Data extract
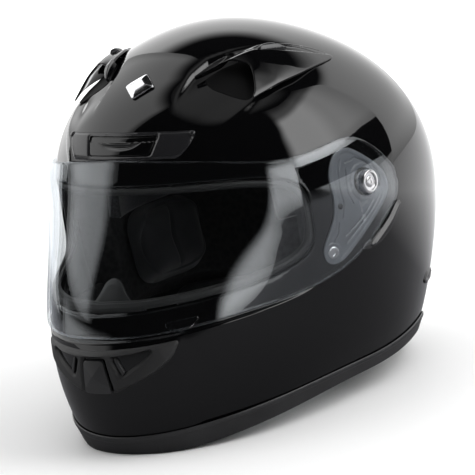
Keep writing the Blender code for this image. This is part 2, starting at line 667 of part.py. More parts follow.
def build_mechanism(plate_mat, cap_mat, screw_mat, lever_mat, lever_pivots):
    at = local_map(POD)
    plate = patch("left_base_plate", hugging(at), ring_of(PLATE_OUTLINE, 42), 0.35 * MM,
                  1.25 * MM, plate_mat, rings=5, centre=np.array([-8.0, -12.0]) * MM)
    well = disc("plate_bore_cutter", POD, (1, 0, 0), PIVOT_CAP_RADIUS + 0.5 * MM, 30 * MM,
                guide, sides=24)
    cut(plate, well)
    seat = at(*SCREW_PLACE, 1.2 * MM)
    outward = (seat - CENTRE) / np.linalg.norm(seat - CENTRE)
    hole = disc("plate_screw_cutter", seat, outward, 4.9 * MM, 12 * MM, guide, sides=16)
    cut(plate, hole)
    mirrored(plate, "right_base_plate")
    screw = disc("left_base_plate_screw", seat + outward * 0.1 * MM, outward, 4.4 * MM,
                 1.6 * MM, screw_mat, sides=16, chamfer=0.3 * MM)
    mirrored(screw, "right_base_plate_screw")
    cap_in, cap_out = 127.9 * MM, 133.8 * MM
    cap = disc("left_pivot_cap", ((cap_in + cap_out) / 2, PIVOT_Y, PIVOT_Z), (1, 0, 0),
               PIVOT_CAP_RADIUS, cap_out - cap_in, cap_mat, sides=28, chamfer=0.6 * MM)
    mirrored(cap, "right_pivot_cap")
    reach = local_map(LEVER_TRAVEL_ANCHOR)
    upper = np.array([(-1.5, 1.5), (10, 9), (22, 16.5), (36, 26)]) * MM
    lower = np.array([(1.0, -3.5), (13, -1.0), (27, 8.0), (38.5, 22.5)]) * MM
    lever = strip("left_release_lever", reach, upper, lower, 1.0 * MM,
                  lambda s, t: (2.8 + 1.2 * np.sin(np.pi * t)) * MM, lever_mat, along=9,
                  across=4, parent=lever_pivots["left"])
    mirrored(lever, "right_release_lever", lever_pivots["right"])


# ---- chin strap ---------------------------------------------------------------------
def strap_height(x):
    """Sag of the buckled strap between its two anchors."""
    return STRAP_LOW_Z + (STRAP_ANCHOR_Z - STRAP_LOW_Z) * (x / STRAP_ANCHOR_X)**2


def strap_run(name, start, end, lift, mat, parent, count):
    """Webbing between two x positions, raised by lift above the strap's sag."""
    x = np.linspace(start, end, count)
    z = strap_height(x) + lift
    slope = np.gradient(z, x)
    normal = np.stack([-slope, np.ones(count)], -1) / np.sqrt(1 + slope**2)[:, None]
    sections = []
    for y, h in ((-0.5, 0), (0.5, 0), (0.5, 1), (-0.5, 1)):
        shift = normal * STRAP_THICKNESS * h
        sections.append(np.stack([x + shift[:, 0], STRAP_Y + y * STRAP_WIDTH + 0 * x,
                                  z + shift[:, 1]], -1))
    return swept_ring(name, np.stack(sections, 1), mat, ring=False, parent=parent)


def d_ring(name, x, mat, parent):
    """Wire ring with one straight side, standing across the strap."""
    half, high, drop, wire = STRAP_WIDTH / 2 + 4.5 * MM, 8.0 * MM, 4.4 * MM, 1.5 * MM
    arc = np.radians(np.linspace(0, 180, 9))
    path = [(half * math.cos(a), high * math.sin(a)) for a in arc]
    path += [(-half * 0.86, -drop), (0, -drop), (half * 0.86, -drop)]
    path = closed_curve(path, 24)
    ahead, behind = np.roll(path, -1, 0), np.roll(path, 1, 0)
    along = (ahead - behind) / np.linalg.norm(ahead - behind, axis=1)[:, None]
    outward = np.stack([along[:, 1], -along[:, 0]], -1)
    sections = []
    for turn in np.arange(8) * math.pi / 4:
        flat = path + outward * wire * math.cos(turn)
        sections.append(np.stack([x + wire * math.sin(turn) + 0 * flat[:, 0],
                                  STRAP_Y + flat[:, 0],
                                  STRAP_LOW_Z + 2.2 * MM + flat[:, 1]], -1))
    swept_ring(name, np.stack(sections, 1), mat, parent=parent)


def build_chin_strap(webbing, metal, dark, strap_pivot):
    stacked = STRAP_THICKNESS + 0.5 * MM
    strap_run("right_strap", -STRAP_ANCHOR_X + 3 * MM, 44 * MM, 0.0, webbing, strap_pivot,
              20)
    strap_run("left_strap", -8 * MM, STRAP_ANCHOR_X - 3 * MM, stacked, webbing,
              strap_pivot, 16)
    d_ring("front_d_ring", 3 * MM, metal, strap_pivot)
    d_ring("back_d_ring", 9 * MM, metal, strap_pivot)
    disc("strap_end_snap", (38 * MM, STRAP_Y, strap_height(38 * MM) - 2.4 * MM),
         (0, 0, 1), 5.5 * MM, 1.8 * MM, dark, sides=16, parent=strap_pivot)
    for sign, name in ((1, "left"), (-1, "right")):
        disc(name + "_strap_anchor", (sign * (STRAP_ANCHOR_X + 1.6 * MM), STRAP_Y,
                                      STRAP_ANCHOR_Z + 2.0 * MM),
             (1, 0, 0), 7.0 * MM, 2.4 * MM, metal, sides=16, chamfer=0.4 * MM)


# ---- assembly -----------------------------------------------------------------------
for old in list(bpy.data.objects):
    bpy.data.objects.remove(old, do_unlink=True)

guide = material("guide", (0.8, 0.1, 0.1), 0.5)
gloss_black = material("gloss_black", (0.012, 0.012, 0.014), 0.06)
satin_black = material("satin_black", (0.035, 0.035, 0.038), 0.35)
matte_black = material("matte_black", (0.03, 0.03, 0.032), 0.55)
rubber_black = material("rubber_black", (0.015, 0.015, 0.015), 0.8)
clear_shield = material("clear_shield", (0.75, 0.78, 0.8), 0.03, alpha=0.3)
smoke_plastic = material("smoke_plastic", (0.12, 0.13, 0.14), 0.3)
bright_steel = material("bright_steel", (0.75, 0.75, 0.76), 0.2, metallic=1.0)
chrome = material("chrome", (0.85, 0.85, 0.86), 0.05, metallic=1.0)
foam_black = material("foam_black", (0.03, 0.03, 0.03), 0.9)
liner_cloth = material("liner_cloth", (0.045, 0.045, 0.05), 0.95)
strap_webbing = material("strap_webbing", (0.02, 0.02, 0.02), 0.9)

shield_hinge = pivot("shield_hinge_axis", (0, PIVOT_Y, PIVOT_Z))
shutter_slide = pivot("shutter_slide_axis", on_shell(0, math.radians(54.8), 1.5 * MM))
button_slide = pivot("button_slide_axis", on_shell(0, math.radians(109.0), 2 * MM))
strap_hinge = pivot("strap_hinge_axis", (0, STRAP_Y, STRAP_ANCHOR_Z))
flip = np.array([-1, 1, 1])
slider_slides = {"left": pivot("left_slider_axis", TOP_VENT),
                 "right": pivot("right_slider_axis", TOP_VENT * flip)}
lever_hinges = {"left": pivot("left_lever_axis", LEVER_TRAVEL_ANCHOR),
                "right": pivot("right_lever_axis", LEVER_TRAVEL_ANCHOR * flip)}

build_outer_shell(gloss_black)
build_edge_trim(satin_black)
build_port_gasket(rubber_black)
build_liners(foam_black, liner_cloth)
build_breath_deflector(matte_black)
build_forehead_vent(satin_black, gloss_black, shutter_slide)
build_top_vents(gloss_black, satin_black, slider_slides)
build_chin_vent(matte_black, satin_black, button_slide)
build_rear_vents(satin_black)
build_front_badge(chrome)
build_shield(clear_shield, shield_hinge)
build_lift_tab(clear_shield, shield_hinge)
build_mechanism(smoke_plastic, bright_steel, chrome, satin_black, lever_hinges)
build_chin_strap(strap_webbing, bright_steel, matte_black, strap_hinge)
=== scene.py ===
"""Looks of the full-face helmet: fine surfaces, finishes, studio and camera.

Frame: +X is the wearer's left, -Y the front, +Z up, z = 0 the surface it stands on. The
shell is a radius that depends on theta (0 at the front, 90 degrees on the wearer's left)
and phi (0 at the crown), and every piece on it is a plate at some offset from it.
"""

import math

import bpy
import numpy as np
from mathutils import Matrix, Vector


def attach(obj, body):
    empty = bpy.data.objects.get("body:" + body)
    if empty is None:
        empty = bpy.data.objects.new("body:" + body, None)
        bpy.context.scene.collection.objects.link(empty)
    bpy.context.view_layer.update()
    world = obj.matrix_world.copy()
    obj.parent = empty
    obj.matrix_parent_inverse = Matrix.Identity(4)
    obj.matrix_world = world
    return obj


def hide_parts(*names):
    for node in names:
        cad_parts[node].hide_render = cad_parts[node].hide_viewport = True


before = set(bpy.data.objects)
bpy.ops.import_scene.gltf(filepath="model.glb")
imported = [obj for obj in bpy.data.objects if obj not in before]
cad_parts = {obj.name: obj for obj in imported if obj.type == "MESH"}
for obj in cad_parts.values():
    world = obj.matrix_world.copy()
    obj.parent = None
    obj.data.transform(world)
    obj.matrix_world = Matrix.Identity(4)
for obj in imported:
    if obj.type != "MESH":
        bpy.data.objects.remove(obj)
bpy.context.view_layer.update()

MM = 0.001
CENTRE = np.array([0.0, 6.9, 123.5]) * MM          # where the shell's radii start

# radius along the midline, from the nape (negative phi) over the crown to the chin
MIDLINE_PHI = np.radians([-135, -115, -90, -60, -30, 0, 25, 50, 65, 80, 95, 108, 120, 132])
MIDLINE_RADIUS = np.array([172.5, 170.5, 166.5, 148.0, 140.0, 142.5, 141.5, 142.5,
                           140.0, 148.5, 167.0, 185.5, 198.5, 210.5]) * MM
SIDE_PHI = np.radians([30, 60, 90, 110, 132])
SIDE_RADIUS = np.array([142.0, 137.5, 127.0, 128.5, 142.5]) * MM
FULLNESS_PHI = np.radians([50, 90, 125])
FULLNESS_FRONT = np.array([-0.025, 0.040, -0.007])
FULLNESS_REAR = np.array([-0.063, 0.011, 0.077])
RIM_PHI = np.array([126.9, 131.4, 135.6, 132.1, 135.7])

SHELL_THICKNESS = 4.0 * MM
RECESS_DEPTH = 2.6 * MM            # seat in the shell that the shield drops into
SWING_RELIEF = 1.6 * MM            # the shell is drawn in above the pods
BROW_RELIEF = 1.2 * MM             # and above the shield, where it swings
BROW_STAND = 2.0 * MM              # how far the shield's top edge stands out
PORT_WIDTH, PORT_PHI, PORT_HEIGHT = np.radians([62.5, 82.5, 16.0])
PIVOT = np.array([127.0, -9.4, 153.4]) * MM
SHIELD_THICKNESS = 2.2 * MM
SHIELD_HOLE = 9.0 * MM
STRAP_X, STRAP_Y, STRAP_Z, STRAP_LOW = np.array([103.0, 0.9, 47.0, 8.0]) * MM
STRAP_WIDTH, STRAP_THICKNESS = 22.0 * MM, 1.8 * MM

# edges of the shield from the midline back to the pod, as (theta, phi) in degrees
SHIELD_TOP = np.array([(0, 59.7), (22, 60.9), (41, 63.1), (55, 65.1), (69, 64.2),
                       (81, 64.0), (90, 69.5), (96.0, 76.0)])
SHIELD_BOTTOM = np.array([(0, 102.4), (23, 103.1), (43, 103.3), (62.9, 101.4),
                          (77.9, 96.2), (88, 89.5), (94.5, 85.0), (96.6, 81.0)])


# ---- the shell's surface ------------------------------------------------------------
def natural_spline(knots, values):
    """Natural cubic spline through the knots, as a function of arrays."""
    knots, values = np.asarray(knots, float), np.asarray(values, float)
    step = np.diff(knots)
    count = len(knots)
    system, right = np.eye(count), np.zeros(count)
    for i in range(1, count - 1):
        system[i, i - 1:i + 2] = step[i - 1], 2 * (step[i - 1] + step[i]), step[i]
        slopes = np.diff(values)[i - 1:i + 1] / step[i - 1:i + 1]
        right[i] = 6 * (slopes[1] - slopes[0])
    bend = np.linalg.solve(system, right)

    def curve(x):
        x = np.asarray(x, float)
        k = np.clip(np.searchsorted(knots, x) - 1, 0, count - 2)
        near, far, h = x - knots[k], knots[k + 1] - x, step[k]
        cubic = (bend[k] * far**3 + bend[k + 1] * near**3) / (6 * h)
        start = (values[k] / h - bend[k] * h / 6) * far
        return cubic + start + (values[k + 1] / h - bend[k + 1] * h / 6) * near

    return curve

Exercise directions
Your task is to transcribe only the lines from the line containing "build_outer_shell(gloss_black)" through the line containing "bpy.data.objects.remove(obj)", word for word.

Completed exercise
build_outer_shell(gloss_black)
build_edge_trim(satin_black)
build_port_gasket(rubber_black)
build_liners(foam_black, liner_cloth)
build_breath_deflector(matte_black)
build_forehead_vent(satin_black, gloss_black, shutter_slide)
build_top_vents(gloss_black, satin_black, slider_slides)
build_chin_vent(matte_black, satin_black, button_slide)
build_rear_vents(satin_black)
build_front_badge(chrome)
build_shield(clear_shield, shield_hinge)
build_lift_tab(clear_shield, shield_hinge)
build_mechanism(smoke_plastic, bright_steel, chrome, satin_black, lever_hinges)
build_chin_strap(strap_webbing, bright_steel, matte_black, strap_hinge)
=== scene.py ===
"""Looks of the full-face helmet: fine surfaces, finishes, studio and camera.

Frame: +X is the wearer's left, -Y the front, +Z up, z = 0 the surface it stands on. The
shell is a radius that depends on theta (0 at the front, 90 degrees on the wearer's left)
and phi (0 at the crown), and every piece on it is a plate at some offset from it.
"""

import math

import bpy
import numpy as np
from mathutils import Matrix, Vector


def attach(obj, body):
    empty = bpy.data.objects.get("body:" + body)
    if empty is None:
        empty = bpy.data.objects.new("body:" + body, None)
        bpy.context.scene.collection.objects.link(empty)
    bpy.context.view_layer.update()
    world = obj.matrix_world.copy()
    obj.parent = empty
    obj.matrix_parent_inverse = Matrix.Identity(4)
    obj.matrix_world = world
    return obj


def hide_parts(*names):
    for node in names:
        cad_parts[node].hide_render = cad_parts[node].hide_viewport = True


before = set(bpy.data.objects)
bpy.ops.import_scene.gltf(filepath="model.glb")
imported = [obj for obj in bpy.data.objects if obj not in before]
cad_parts = {obj.name: obj for obj in imported if obj.type == "MESH"}
for obj in cad_parts.values():
    world = obj.matrix_world.copy()
    obj.parent = None
    obj.data.transform(world)
    obj.matrix_world = Matrix.Identity(4)
for obj in imported:
    if obj.type != "MESH":
        bpy.data.objects.remove(obj)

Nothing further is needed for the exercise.